Start a business, don't get a job

I see this quite a bit on Linkedin. Telling young people that they should be starting businesses instead of joining 'the matrix' of employment. I think encouragement to start a business is always a positive, if the person has an idea or something they believe in. But actually, working as an employee for a period of time, whether that's months, years or decades, is a brilliant way to build a network, learn about business niches and find future co-founders.


Focus on multiple income streams and passive income

It's good advice in theory, but I'm not sure how many people are truly benefiting from multiple income streams versus just doubling down on one thing, whether it's a career or a business.


And passive income is a bit of a myth in my opinion. Again, there will be some people making millions from an ebook or online course, but they are likely only a small handful of people amongst a sea of people pretending that they are.


In my opinion (not that anyone asked) there aren't too many real passive income streams. Ask a buy-to-let landlord how passive their involvement is. Ask a digital course creator how little time they have to spend creating content to drive traffic to their site. You could argue that building a successful business is the best form of passive income. Takes work up front (as does writing that click-bait ebook) but you can scale it to a size where it delivers income even as you sleep.

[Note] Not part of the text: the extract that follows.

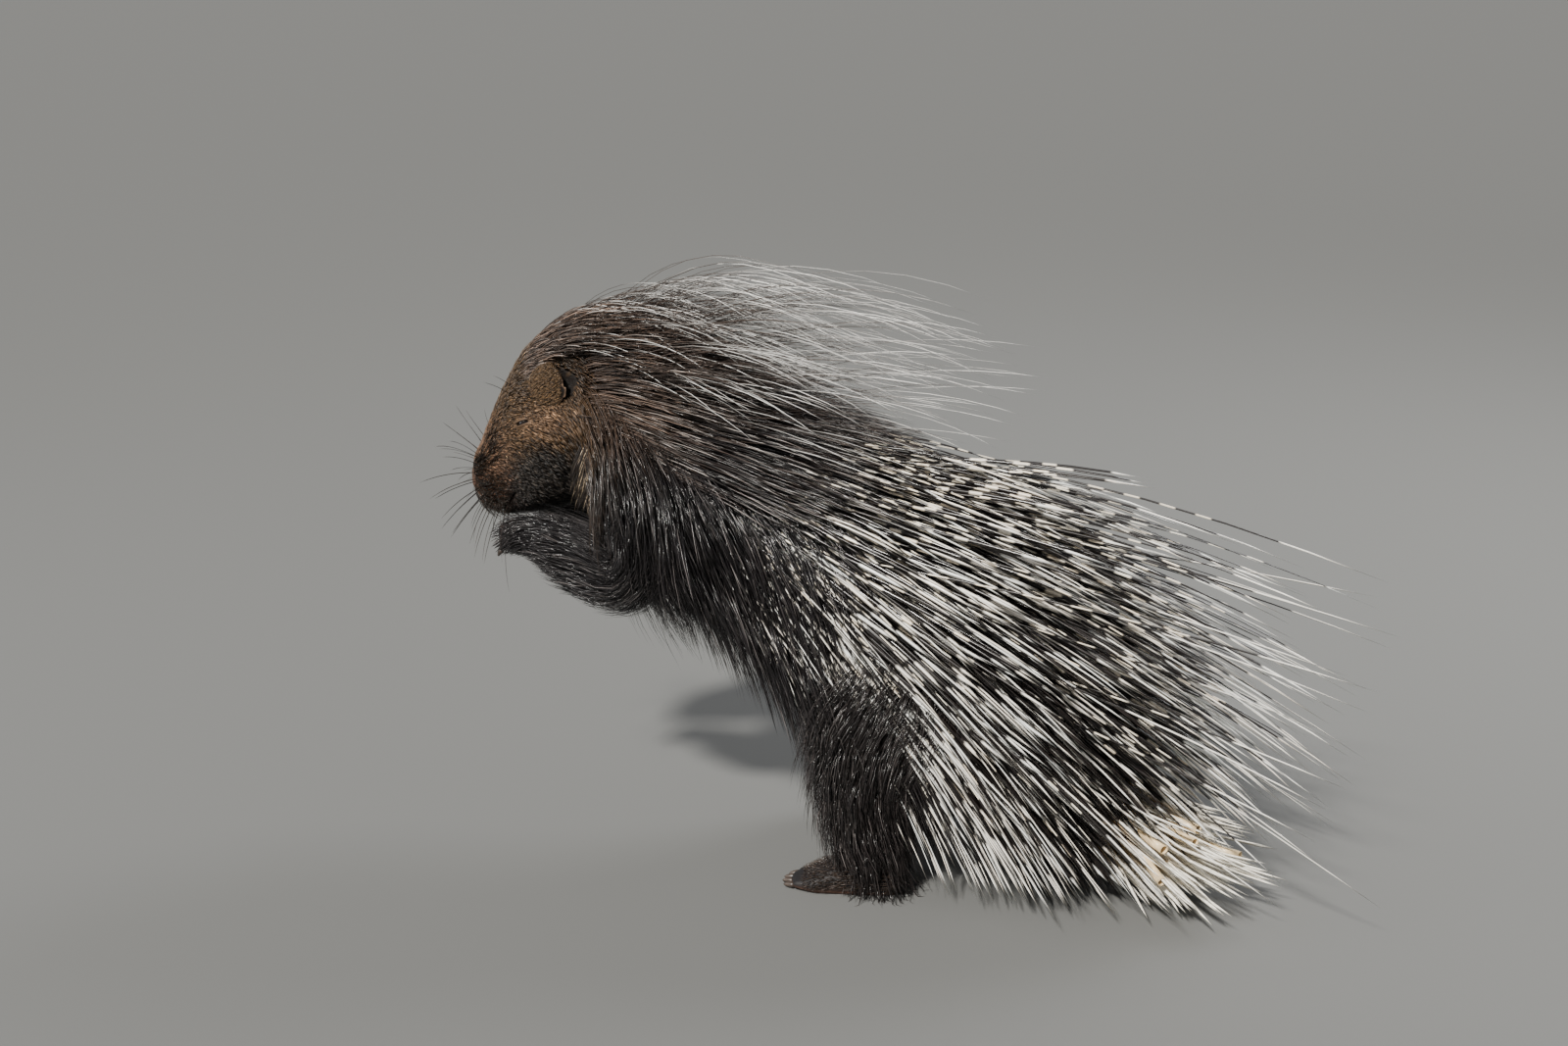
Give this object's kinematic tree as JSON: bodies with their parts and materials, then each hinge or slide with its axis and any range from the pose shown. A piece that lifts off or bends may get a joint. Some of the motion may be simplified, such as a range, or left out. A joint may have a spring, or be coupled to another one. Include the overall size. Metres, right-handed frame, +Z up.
{
  "type": "crested porcupine",
  "caption": "Life-size still model of a crested porcupine reared up on its hind feet, forepaws raised, with crest, banded quills and white tail brush.",
  "frame": {"origin": "on the floor under the middle of the whole animal's box, quill tips and whiskers counted in", "axes": "+Z up, the animal faces -X and its left side is towards -Y"},
  "size_m": [0.9575, 0.343, 0.6057],
  "materials": {
    "face_fur": "short brown fur with a slight sheen",
    "crest_bristle": "long brown bristles with pale ends",
    "black_bristle": "glossy coarse black bristles",
    "banded_quill": "smooth quills banded black and cream",
    "white_quill": "smooth cream-white quills",
    "foot_skin": "dark bare skin with horn claws",
    "eye": "wet dark gloss"
  },
  "bodies": {
    "root": {"head": "face_fur", "eye_left": "eye", "eye_right": "eye", "ear_left": "face_fur", "ear_right": "face_fur", "neck": "crest_bristle", "shoulders": "black_bristle", "torso": "banded_quill", "tail": "white_quill", "upper_arm_left": "black_bristle", "upper_arm_right": "black_bristle", "forearm_left": "black_bristle", "forearm_right": "black_bristle", "paw_left": "foot_skin", "paw_right": "foot_skin", "thigh_left": "black_bristle", "thigh_right": "black_bristle", "shank_left": "black_bristle", "shank_right": "black_bristle", "foot_left": "foot_skin", "foot_right": "foot_skin"}
  },
  "joints": []
}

Maybe it's just me and I'm getting old. Maybe the world is progressing and I'm being left behind. But maybe I'm right and we have a bit of an issue on our hands where we will have a generation of people that believe the best route to wealth is just reposting generic quotes and growing followers. Maybe look up your favourite business influencer on Linkedin and glance at their career history. Are they rich because of their multiple passive income streams, or did they build a successful business years ago and now live off the proceeds?